Mark Gwozdecky, a spokesman for the International Atomic Energy Agency, the U.N.’s nuclear watchdog group, told Reuters that U.N. resolutions gave a timeline of “somewhere between six and 12 months” for the inspections.
“We need to take a few months,” IAEA chief Mohamed ElBaradei said Monday in Paris. “How long depends on the cooperation of Iraq.”
When asked if the time frame of one year given by Gwozdecky was conservatively lengthy, ElBaradei replied “yes,” according to Reuters.
The first major report from U.N. arms experts is expected on Jan. 27. Reuters also quoted Gwozdecky as saying that while inspectors are scheduled to report on this date, the inspection team is not required to “have all the answers at that point.”
Gwozdecky told CNN in a separate interview that ElBaradei and fellow top U.N. weapons inspector Hans Blix made it “very clear” that “this is an operation that could take in the vicinity of a year, and frankly we think it is worth to wait to get a sustainable and long term peaceful solution.”
Despite the U.N.’s call for increased inspection time, the U.S. is continuing to send troops to the Gulf region, although the current deployment does not yet match the 250,000 troops dispatched for the 1991 Gulf War.
Defense Secretary Donald Rumsfeld signed new orders on Jan. 11, which activated thousands of Marines, an army airborne infantry brigade, a squadron of air force stealth fighters and two squadrons of radar-jamming fighters. The order took the total number of troops mobilized since Jan. 10 to about 62,000.
White House spokesman Ari Fleischer said Monday that President Bush has set no strict timetable by which U.N. arms inspectors must complete their search for banned Iraqi weapons.
“The president thinks it remains important for the inspectors to do their job and have time to do their job,” Fleischer said. “The president has not put an exact timetable on it.”

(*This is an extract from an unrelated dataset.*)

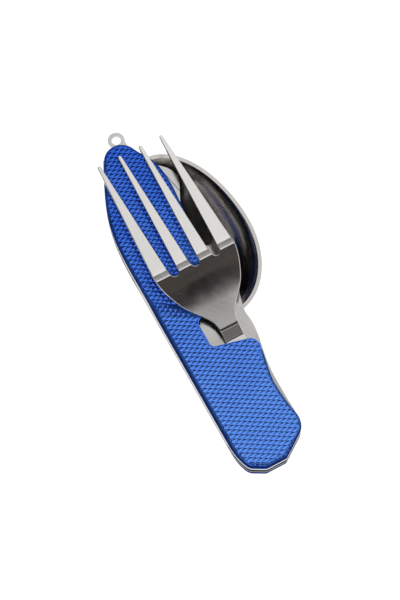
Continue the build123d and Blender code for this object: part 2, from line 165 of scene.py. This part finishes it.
def curve_through(points, start_run, end_run, steps=24):
    """A smooth run of plan points through a few given ones, with the runs it starts and ends on."""
    points = np.array(points, float)
    runs = np.empty_like(points)
    runs[1:-1] = (points[2:] - points[:-2]) / 2
    for end, run in ((0, start_run), (-1, end_run)):
        reach = np.hypot(*(points[1] - points[0] if end == 0 else points[-1] - points[-2]))
        runs[end] = np.array(run, float) / np.hypot(*run) * reach
    t = np.linspace(0, 1, steps, endpoint=False)[:, None]
    made = []
    for here, there, leave, arrive in zip(points, points[1:], runs, runs[1:]):
        made.append(
            (2 * t ** 3 - 3 * t ** 2 + 1) * here + (t ** 3 - 2 * t ** 2 + t) * leave
            + (3 * t ** 2 - 2 * t ** 3) * there + (t ** 3 - t ** 2) * arrive)
    return np.vstack(made + [points[-1:]])


def arc_points(centre, radius, start, end, steps=24):
    """Points on an arc between two angles in degrees."""
    angles = np.radians(np.linspace(start, end, steps))
    return np.stack([centre[0] + radius * np.cos(angles), centre[1] + radius * np.sin(angles)], 1)


def on_handle(plan):
    """Plan points measured in millimetres from the heel of the handle, placed in the frame."""
    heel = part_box("fork_side_scale")[0]
    return np.asarray(plan) * MM + np.array([heel.x, heel.y])


def even_loop(loop, step, smoothing):
    """A plan outline with evenly spaced points and slightly softened corners."""
    closed = np.vstack([loop, loop[:1]])
    lengths = np.hypot(*np.diff(closed, axis=0).T)
    along = np.concatenate([[0], np.cumsum(lengths)])
    count = int(along[-1] / step)
    spots = np.linspace(0, along[-1], count, endpoint=False)
    even = np.stack([np.interp(spots, along, closed[:, axis]) for axis in (0, 1)], 1)
    for _ in range(smoothing):
        even = 0.5 * even + 0.25 * (np.roll(even, 1, 0) + np.roll(even, -1, 0))
    return even


def signed_area(loop):
    """The area of a closed outline, positive when it runs anticlockwise."""
    onward = np.roll(loop, -1, 0)
    return 0.5 * np.sum(loop[:, 0] * onward[:, 1] - onward[:, 0] * loop[:, 1])


def inward(loop, inside_is_left):
    """Unit vectors from the points of a closed outline towards its material."""
    run = np.roll(loop, -1, 0) - np.roll(loop, 1, 0)
    run /= np.hypot(*run.T)[:, None]
    left = np.stack([-run[:, 1], run[:, 0]], 1)
    return left if inside_is_left else -left


def inside(points, loops):
    """Even-odd test of plan points against closed outlines."""
    result = np.zeros(len(points), bool)
    for loop in loops:
        start, end = loop, np.roll(loop, -1, 0)
        for (x0, y0), (x1, y1) in zip(start, end):
            if y0 == y1:
                continue
            crosses = (points[:, 1] < max(y0, y1)) & (points[:, 1] >= min(y0, y1))
            result ^= crosses & (points[:, 0] < x0 + (points[:, 1] - y0) * (x1 - x0) / (y1 - y0))
    return result


def rounded_sheet(name, loops, top, thickness, rounding, columns, rows):
    """A sheet with rounded edges whose upper face follows top(x, y).

    The first loop is its outline and the others are holes. Columns and rows are where its faces have
    points, and each point's normal is worked out from top(x, y), not from the faces round it.
    """
    angles = np.radians(np.linspace(0, 90, ROUNDING_STEPS))
    profile = [(rounding * (1 - math.cos(a)), rounding * (1 - math.sin(a)), a) for a in angles]
    profile.append((FLAT_RING * rounding, 0.0, angles[-1]))
    verts, normals, faces, inner_loops, inner_ids = [], [], [], [], []

    def add_points(spots, towards, drop, angle, under):
        height = top(spots[:, 0], spots[:, 1]) - (thickness - drop if under else drop)
        rise = surface_normals(top, spots) * (-1 if under else 1)
        outward = np.hstack([-towards, np.zeros((len(spots), 1))])
        first = len(verts)
        verts.extend(zip(spots[:, 0], spots[:, 1], height))
        normals.extend(math.cos(angle) * outward + math.sin(angle) * rise)
        return range(first, len(verts))

    for number, loop in enumerate(loops):
        if signed_area(loop) < 0:
            loop = loop[::-1]
        towards = inward(loop, inside_is_left=number == 0)
        rings = [add_points(loop + towards * reach, towards, drop, angle, under)
                 for under in (False, True)
                 for reach, drop, angle in (profile if under else profile[::-1])]
        for upper, lower in zip(rings, rings[1:]):
            for i in range(len(loop)):
                j = (i + 1) % len(loop)
                quad = (upper[i], lower[i], lower[j], upper[j])
                faces.append(quad if number == 0 else quad[::-1])
        inner_loops.append(loop + towards * profile[-1][0])
        inner_ids.append((rings[0], rings[-1]))
    border = np.vstack(inner_loops)
    field = np.stack(np.meshgrid(columns, rows), -1).reshape(-1, 2)
    field = field[inside(field, inner_loops)]
    near = KDTree(len(border))
    for index, spot in enumerate(border):
        near.insert((*spot, 0), index)
    near.balance()
    field = np.array([spot for spot in field if near.find((*spot, 0))[2] > LEAST_GAP])
    constraints, first = [], 0
    for loop in inner_loops:
        constraints += [(first + i, first + (i + 1) % len(loop)) for i in range(len(loop))]
        first += len(loop)
    plan = [Vector(spot) for spot in np.vstack([border, field])]
    spots, _, triangles, origins, _, _ = delaunay_2d_cdt(plan, constraints, [], 0, 1e-9)
    flat = np.array([spot.to_tuple() for spot in spots])
    centres = np.array([flat[list(t)].mean(0) for t in triangles])
    kept = [t for t, keep in zip(triangles, inside(centres, inner_loops)) if keep]
    for under in (False, True):
        ids = {}
        ring_ids = [index for ends in inner_ids for index in ends[under]]
        sources = [origin[0] if origin else first for origin in origins]
        between = [index for index, source in enumerate(sources) if source >= first]
        places = flat[between]
        ids.update(zip(between, add_points(places, np.zeros_like(places), 0.0, angles[-1], under)))
        ids.update((index, ring_ids[source]) for index, source in enumerate(sources) if source < first)
        for t in kept:
            corners = [ids[i] for i in t]
            faces.append(corners[::-1] if under else corners)
    piece = new_piece(name, verts, faces)
    piece.data.normals_split_custom_set_from_vertices([tuple(n) for n in normals])
    return piece


def surface_normals(top, spots):
    """Unit normals of the surface top(x, y) at plan points."""
    x, y = spots[:, 0], spots[:, 1]
    reach = SLOPE_REACH
    along_x = (top(x + reach, y) - top(x - reach, y)) / (2 * reach)
    along_y = (top(x, y + reach) - top(x, y - reach)) / (2 * reach)
    normals = np.stack([-along_x, -along_y, np.ones(len(spots))], 1)
    return normals / np.linalg.norm(normals, axis=1)[:, None]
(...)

Meanwhile, British Prime Minister Tony Blair, President Bush’s closest ally in the campaign against Iraq, reiterated in a Monday news conference his position that Iraq must be disarmed by force if it does not eliminate its weapons of mass destruction.
“I passionately believe that we must disarm Iraq of weapons of mass destruction, we must uphold the … United Nations, we must show rogue states … that when we say we intend to deal with the issue, we mean it,” Blair told reporters.
“Even now, Saddam should take the peaceful route and disarm,” Blair added in reference to Iraqi leader Saddam Hussein. “If he does not, however, he will be disarmed by force.”
Blair also said there was no point in putting an “arbitrary timescale” on the work of U.N. weapons inspectors in Iraq, saying, “Let the inspectors do their task.”
President Bush and Mr. Blair are scheduled to meet soon after the submission of the Jan. 27 U.N. report to discuss the next move on Iraq.